_Problem details_
Wherever a line holds the string "hinge", copy that line.

# # # #

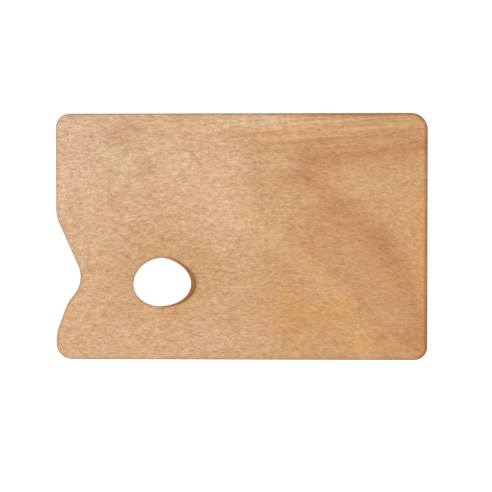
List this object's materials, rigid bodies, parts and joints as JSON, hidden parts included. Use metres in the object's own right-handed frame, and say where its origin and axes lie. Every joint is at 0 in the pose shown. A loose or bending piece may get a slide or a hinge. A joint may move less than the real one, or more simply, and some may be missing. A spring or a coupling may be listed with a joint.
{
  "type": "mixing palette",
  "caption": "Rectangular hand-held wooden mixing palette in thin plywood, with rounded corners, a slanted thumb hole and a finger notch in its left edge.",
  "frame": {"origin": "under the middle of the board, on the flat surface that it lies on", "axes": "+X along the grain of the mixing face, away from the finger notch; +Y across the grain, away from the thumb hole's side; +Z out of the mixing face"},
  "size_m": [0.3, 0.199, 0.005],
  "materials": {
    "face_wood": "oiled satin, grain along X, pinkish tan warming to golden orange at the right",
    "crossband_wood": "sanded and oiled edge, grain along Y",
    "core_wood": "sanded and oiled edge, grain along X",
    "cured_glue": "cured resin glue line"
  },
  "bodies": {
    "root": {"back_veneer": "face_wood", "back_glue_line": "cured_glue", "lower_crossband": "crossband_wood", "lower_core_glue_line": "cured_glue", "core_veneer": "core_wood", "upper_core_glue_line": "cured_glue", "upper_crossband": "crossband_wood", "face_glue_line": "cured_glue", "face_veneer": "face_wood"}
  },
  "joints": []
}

# # # #

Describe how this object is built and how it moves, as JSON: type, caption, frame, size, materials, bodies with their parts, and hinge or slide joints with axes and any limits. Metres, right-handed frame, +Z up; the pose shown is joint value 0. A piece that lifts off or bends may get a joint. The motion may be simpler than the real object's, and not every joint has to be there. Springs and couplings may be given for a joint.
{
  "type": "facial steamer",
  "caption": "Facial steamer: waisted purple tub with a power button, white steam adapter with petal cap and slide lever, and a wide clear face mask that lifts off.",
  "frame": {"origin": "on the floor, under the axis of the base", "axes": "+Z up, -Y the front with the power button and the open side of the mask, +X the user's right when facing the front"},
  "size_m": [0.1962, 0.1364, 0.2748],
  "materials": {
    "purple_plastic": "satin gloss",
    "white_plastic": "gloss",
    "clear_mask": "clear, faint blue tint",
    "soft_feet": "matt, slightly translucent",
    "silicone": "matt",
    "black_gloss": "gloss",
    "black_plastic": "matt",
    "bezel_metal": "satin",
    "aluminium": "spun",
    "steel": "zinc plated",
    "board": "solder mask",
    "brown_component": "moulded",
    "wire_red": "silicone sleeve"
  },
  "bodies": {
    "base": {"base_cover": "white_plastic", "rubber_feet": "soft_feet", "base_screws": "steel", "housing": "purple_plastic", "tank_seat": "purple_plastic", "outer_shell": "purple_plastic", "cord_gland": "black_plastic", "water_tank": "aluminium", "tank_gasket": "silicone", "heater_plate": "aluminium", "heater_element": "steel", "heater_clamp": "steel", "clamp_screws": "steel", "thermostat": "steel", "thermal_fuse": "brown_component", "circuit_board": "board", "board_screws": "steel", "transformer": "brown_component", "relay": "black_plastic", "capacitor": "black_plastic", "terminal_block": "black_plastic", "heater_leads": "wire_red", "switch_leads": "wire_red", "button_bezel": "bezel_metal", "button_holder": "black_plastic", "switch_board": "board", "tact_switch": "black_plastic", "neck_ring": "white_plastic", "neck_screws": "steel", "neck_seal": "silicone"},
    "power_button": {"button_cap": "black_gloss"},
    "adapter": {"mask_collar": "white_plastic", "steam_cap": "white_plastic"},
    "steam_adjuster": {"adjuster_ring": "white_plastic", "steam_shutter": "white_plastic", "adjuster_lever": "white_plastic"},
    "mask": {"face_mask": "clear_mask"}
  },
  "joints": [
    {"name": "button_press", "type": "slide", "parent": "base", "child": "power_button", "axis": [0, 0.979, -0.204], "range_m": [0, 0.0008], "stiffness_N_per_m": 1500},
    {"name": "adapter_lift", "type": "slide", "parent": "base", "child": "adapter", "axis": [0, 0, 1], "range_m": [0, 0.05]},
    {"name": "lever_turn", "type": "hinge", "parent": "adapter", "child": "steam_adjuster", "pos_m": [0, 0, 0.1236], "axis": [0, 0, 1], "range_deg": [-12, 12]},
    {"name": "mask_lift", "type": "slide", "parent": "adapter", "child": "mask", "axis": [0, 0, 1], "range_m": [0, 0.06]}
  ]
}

# # # #

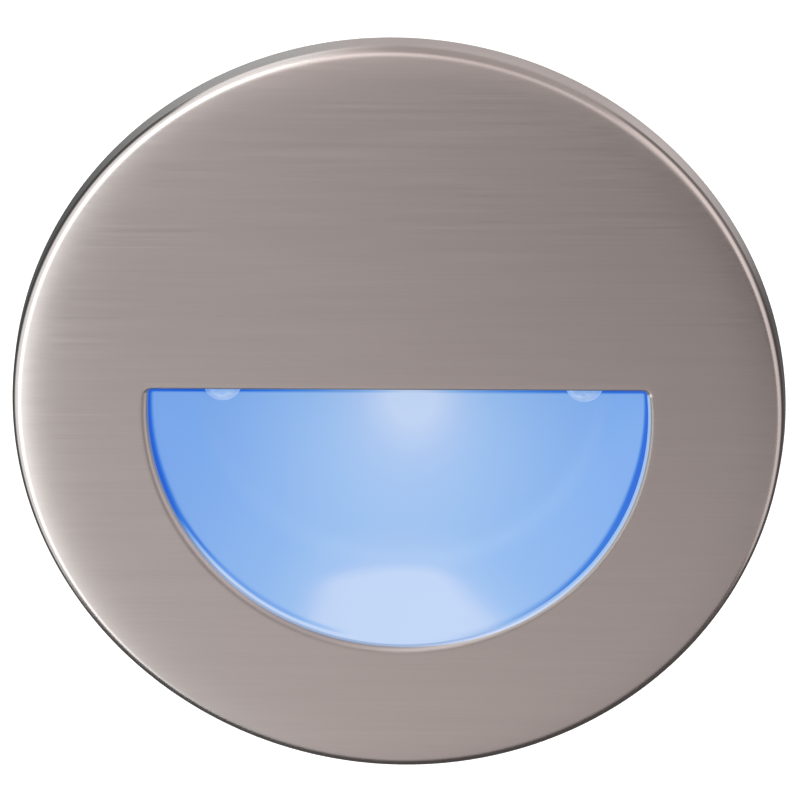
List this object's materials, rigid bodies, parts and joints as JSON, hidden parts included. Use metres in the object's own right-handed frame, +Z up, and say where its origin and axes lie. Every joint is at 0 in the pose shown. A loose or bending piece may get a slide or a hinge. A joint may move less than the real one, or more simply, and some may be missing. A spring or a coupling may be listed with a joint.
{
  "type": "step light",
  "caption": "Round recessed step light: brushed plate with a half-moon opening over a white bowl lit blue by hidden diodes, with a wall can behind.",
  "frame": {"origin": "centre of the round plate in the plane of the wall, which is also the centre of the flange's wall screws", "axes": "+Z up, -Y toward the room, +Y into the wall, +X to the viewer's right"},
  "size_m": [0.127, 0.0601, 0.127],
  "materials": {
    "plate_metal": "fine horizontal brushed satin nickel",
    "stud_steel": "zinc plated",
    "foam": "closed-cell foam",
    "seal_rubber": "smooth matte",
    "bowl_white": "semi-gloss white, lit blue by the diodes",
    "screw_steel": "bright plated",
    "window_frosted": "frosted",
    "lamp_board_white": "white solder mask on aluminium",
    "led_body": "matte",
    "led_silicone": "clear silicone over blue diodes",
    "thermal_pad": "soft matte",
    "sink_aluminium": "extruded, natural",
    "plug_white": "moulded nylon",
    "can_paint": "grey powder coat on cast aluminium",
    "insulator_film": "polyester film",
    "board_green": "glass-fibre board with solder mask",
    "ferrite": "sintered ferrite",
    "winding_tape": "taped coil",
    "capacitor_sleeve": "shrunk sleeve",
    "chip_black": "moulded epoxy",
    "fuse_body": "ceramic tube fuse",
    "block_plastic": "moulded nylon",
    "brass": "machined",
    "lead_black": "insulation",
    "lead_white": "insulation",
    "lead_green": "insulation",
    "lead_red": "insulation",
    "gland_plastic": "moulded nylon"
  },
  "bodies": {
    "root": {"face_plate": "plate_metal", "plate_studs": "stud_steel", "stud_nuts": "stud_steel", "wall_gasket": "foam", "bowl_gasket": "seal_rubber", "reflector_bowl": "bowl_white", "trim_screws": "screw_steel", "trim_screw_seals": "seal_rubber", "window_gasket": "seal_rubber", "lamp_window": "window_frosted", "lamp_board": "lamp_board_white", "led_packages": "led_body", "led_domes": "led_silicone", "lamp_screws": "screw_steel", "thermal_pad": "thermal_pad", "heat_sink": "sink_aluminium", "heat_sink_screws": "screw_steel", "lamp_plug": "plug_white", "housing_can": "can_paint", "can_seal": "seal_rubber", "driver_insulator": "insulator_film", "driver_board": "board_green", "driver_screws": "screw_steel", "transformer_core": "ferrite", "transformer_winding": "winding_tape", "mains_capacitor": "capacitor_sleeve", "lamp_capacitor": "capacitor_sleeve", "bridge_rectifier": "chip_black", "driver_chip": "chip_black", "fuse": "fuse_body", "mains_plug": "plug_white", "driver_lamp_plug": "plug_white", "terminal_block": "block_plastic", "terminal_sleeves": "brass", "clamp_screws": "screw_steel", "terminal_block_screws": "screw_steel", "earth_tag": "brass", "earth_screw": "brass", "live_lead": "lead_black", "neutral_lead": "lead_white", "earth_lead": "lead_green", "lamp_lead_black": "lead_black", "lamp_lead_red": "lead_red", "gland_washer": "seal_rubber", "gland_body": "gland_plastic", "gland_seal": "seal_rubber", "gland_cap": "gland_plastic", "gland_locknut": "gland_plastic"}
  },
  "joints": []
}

# # # #

_Written response_
List this object's materials, rigid bodies, parts and joints as JSON, hidden parts included. Use metres in the object's own right-handed frame, and say where its origin and axes lie. Every joint is at 0 in the pose shown. A loose or bending piece may get a slide or a hinge. A joint may move less than the real one, or more simply, and some may be missing. A spring or a coupling may be listed with a joint.
Describe how this object is built and how it moves, as JSON: type, caption, frame, size, materials, bodies with their parts, and hinge or slide joints with axes and any limits. Metres, right-handed frame, +Z up; the pose shown is joint value 0. A piece that lifts off or bends may get a joint. The motion may be simpler than the real object's, and not every joint has to be there. Springs and couplings may be given for a joint.
    {"name": "lever_turn", "type": "hinge", "parent": "adapter", "child": "steam_adjuster", "pos_m": [0, 0, 0.1236], "axis": [0, 0, 1], "range_deg": [-12, 12]},
List this object's materials, rigid bodies, parts and joints as JSON, hidden parts included. Use metres in the object's own right-handed frame, +Z up, and say where its origin and axes lie. Every joint is at 0 in the pose shown. A loose or bending piece may get a slide or a hinge. A joint may move less than the real one, or more simply, and some may be missing. A spring or a coupling may be listed with a joint.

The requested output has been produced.